Podobnie jak inne partie ludowcy też zaczęli już przymiarki do układania list wyborczych. Jak dowiedziała się „Rz", skupiają sie na analizie wyników m.in. ostatnich wyborów samorządowych. To nie dziwi, bo PSL wypadł w nich lepiej, niż się spodziewano (ponad 16 proc., podczas gdy w ostatnich parlamentarnych – 8,9 proc).
Dlatego teraz listy PSL składać się mają głównie ze sprawdzonych już samorządowców i znanych lokalnie osób, które mogą przysporzyć partii głosów. – Uzbieramy tyle, że być może w nowym Sejmie będziemy mieć większy klub niż obecnie – mówi „Rz" znany polityk ludowców.
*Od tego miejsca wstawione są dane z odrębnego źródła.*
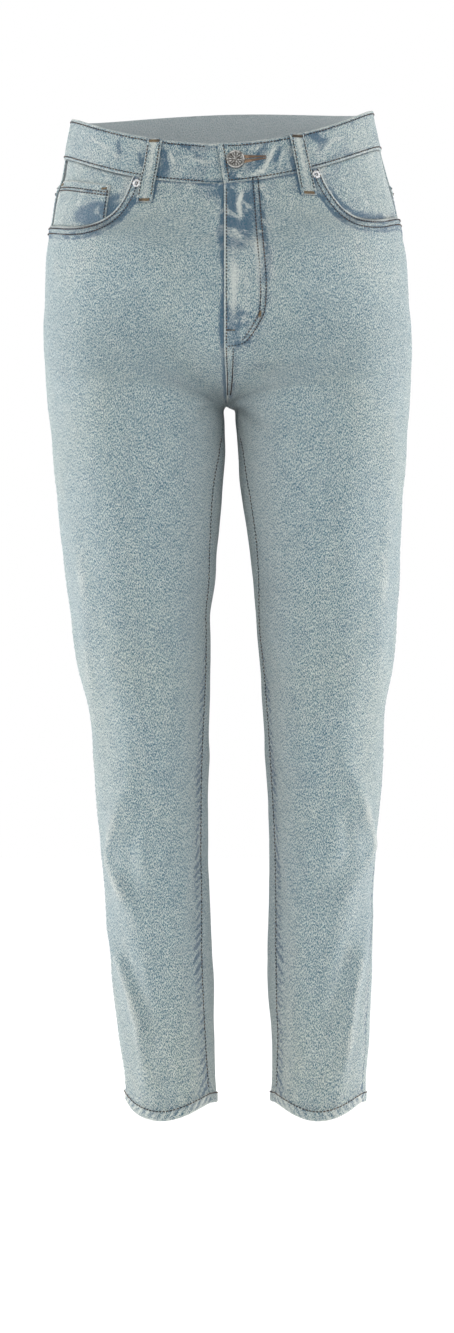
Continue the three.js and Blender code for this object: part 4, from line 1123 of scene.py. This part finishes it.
def yoke(side):
    ups = np.concatenate([
        [0, 0.01, 0.025, 0.05, 0.09, 0.14, 0.17, 0.2], np.linspace(0.25, 0.94, 12), [0.97, 1.0],
    ])
    piece = Piece(side, *panel_grid(yoke_place, side, ups, PLAIN_EDGE, 240))
    d_low, d_top, d_side = piece.away("low"), piece.away("top"), piece.away("side")
    relief = uneven(piece) + 0.75 * (1 - smooth(8.8, 9.8, d_low)) - 0.5 * bell(d_low, 0, 0.8)
    relief += groove(d_top, 0.4) + groove(d_side) + seam_pucker(d_low, along_lines(piece.face), 25, 5, 0.25)
    pale = 0.7 * bell(d_low, 1, 1.3) + 0.4 * bell(d_low, 9, 1.2)
    # Painted shadow just under the waistband, beside the raised seam band at the lower edge, and round the
    # belt loops.
    deep = 0.4 * bell(d_top, 0, 2.2) + 0.35 * bell(d_low, 11, 1.5) + 0.7 * loop_shadows(piece)
    wash = 0.5 * bell(d_top, 0, 9) + 0.4 * bell(d_low, 0, 10)
    piece.make(f"Yoke_{WORD[side]}", relief, CLOTH, wear_and_painted_light(pale, deep, wash), (0.23, 0.07), 0.0118)
    for away in (2.0, 7.4):
        sew("back", piece.seam(d_low, away, down=True))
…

Nie chodzi o to, by lokalne gwiazdy koniecznie weszły do parlamentu, ale o to, by ściągnęły jak najwięcej głosów na listy i w efekcie zwiększyły szanse osób wystawianych z jedynkami.
PSL liczy nie tylko na samorządowców. Politycy, którzy wypadli dobrze w wyborach parlamentarnych, będą lokomotywami list.
Na przykład w Zielonej Górze jedynką będzie Jolanta Fedak, a Józef Zych dostanie dopiero trzecie miejsce. Fedak w wyborach do Senatu w 2007 r. dostała ponad 45 tys. głosów, Zych startujący z pierwszego miejsca do Sejmu zebrał niespełna 19 tys. głosów. Będą i zmiany na dalszych miejscach list.